» **PROMPT**
Reproduce exactly the opening lines of the listing, stopping after the line that contains "tree.nodes.clear()" and including it.

» **DATA BLOCK**

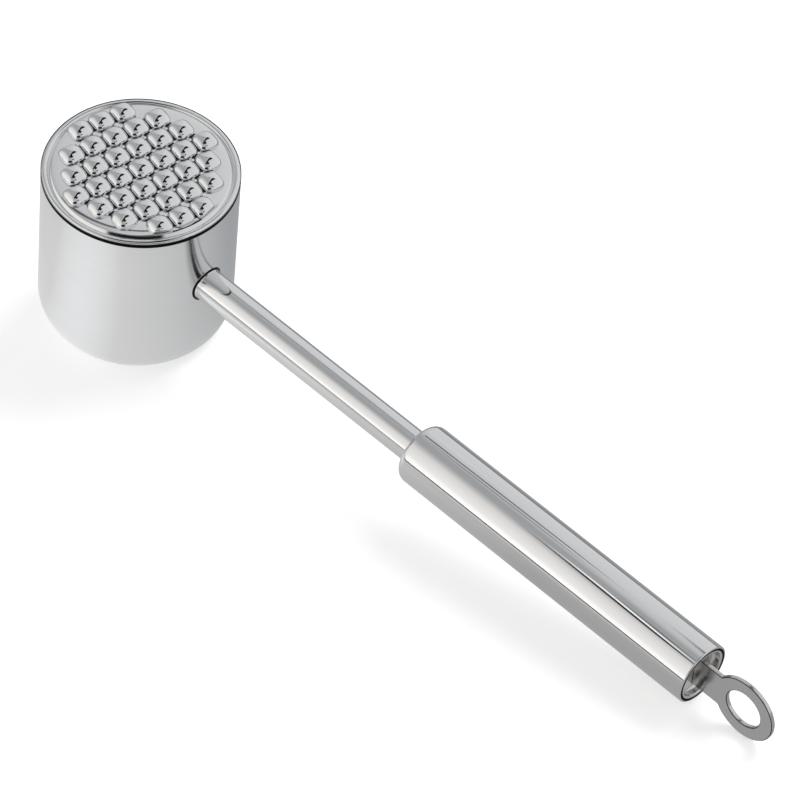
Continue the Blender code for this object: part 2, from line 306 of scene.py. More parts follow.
# ------------------------------------------------------------------ materials
class Nodes:
    """Small helper that adds and links shader nodes in one tree."""

    def __init__(self, tree):
        self.tree = tree
        tree.nodes.clear()

    def add(self, kind, **settings):
        node = self.tree.nodes.new(kind)
        for key, value in settings.items():
            setattr(node, key, value)
        return node

    def link(self, source, target):
        self.tree.links.new(source, target)

    def feed(self, target, value):
        """Links a socket to the target, or sets the target's own number or colour."""
        if isinstance(value, bpy.types.NodeSocket):
            self.link(value, target)
        else:
            target.default_value = value

    def math(self, operation, a, b=0.0):
        node = self.add("ShaderNodeMath", operation=operation)
        self.feed(node.inputs[0], a)
        self.feed(node.inputs[1], b)
        return node.outputs[0]

    def dot(self, vector, axis):
        node = self.add("ShaderNodeVectorMath", operation="DOT_PRODUCT")
        self.link(vector, node.inputs[0])
        node.inputs[1].default_value = axis
        return node.outputs["Value"]

    def scaled(self, vector, scale):
        node = self.add("ShaderNodeVectorMath", operation="MULTIPLY")
        self.link(vector, node.inputs[0])
        node.inputs[1].default_value = scale
        return node.outputs[0]

    def smooth(self, value, low, high):
        """Maps low..high to 0..1 along a smooth step."""
        node = self.add("ShaderNodeMapRange", interpolation_type="SMOOTHSTEP", clamp=True)
        self.feed(node.inputs[0], value)
        for socket, number in zip(node.inputs[1:5], (low, high, 0.0, 1.0)):
            socket.default_value = number
        return node.outputs[0]

    def linear(self, value, low, high, out_low, out_high):
        """Maps low..high to out_low..out_high along a straight line."""
        node = self.add("ShaderNodeMapRange", clamp=True)
        self.feed(node.inputs[0], value)
        for socket, number in zip(node.inputs[1:5], (low, high, out_low, out_high)):
            socket.default_value = number
        return node.outputs[0]

    def mix(self, factor, a, b):
        node = self.add("ShaderNodeMix", data_type="RGBA")
        self.feed(node.inputs[0], factor)
        self.feed(node.inputs[6], a)
        self.feed(node.inputs[7], b)
        return node.outputs[2]

    def noise(self, vector, scale, detail=2.0, roughness=0.5):
        node = self.add("ShaderNodeTexNoise")
        self.link(vector, node.inputs["Vector"])
        node.inputs["Scale"].default_value = scale
        node.inputs["Detail"].default_value = detail
        node.inputs["Roughness"].default_value = roughness
        return node.outputs["Fac"]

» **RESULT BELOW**
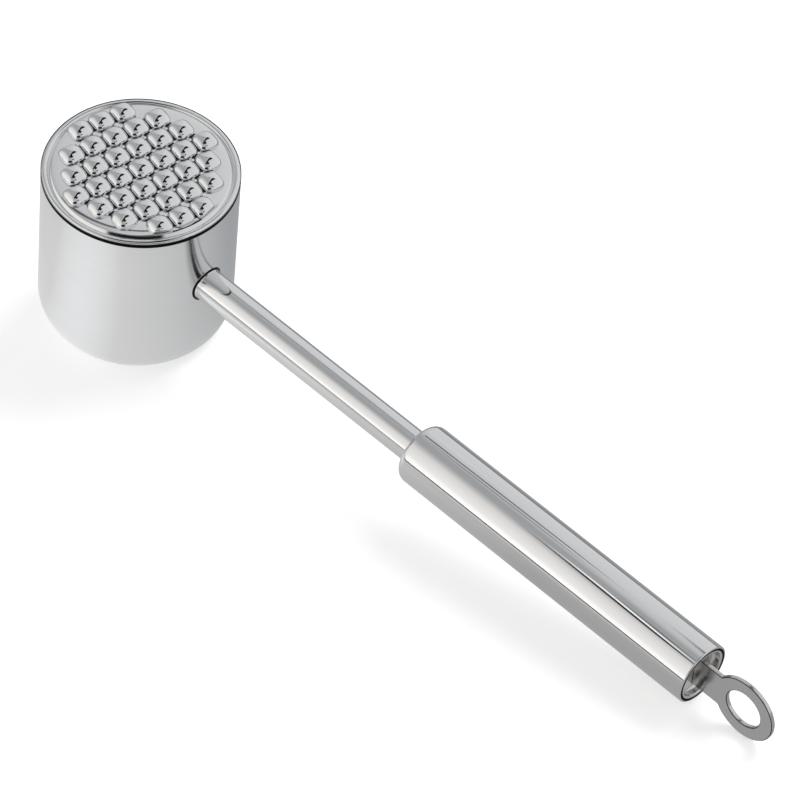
Continue the Blender code for this object: part 2, from line 306 of scene.py. More parts follow.
# ------------------------------------------------------------------ materials
class Nodes:
    """Small helper that adds and links shader nodes in one tree."""

    def __init__(self, tree):
        self.tree = tree
        tree.nodes.clear()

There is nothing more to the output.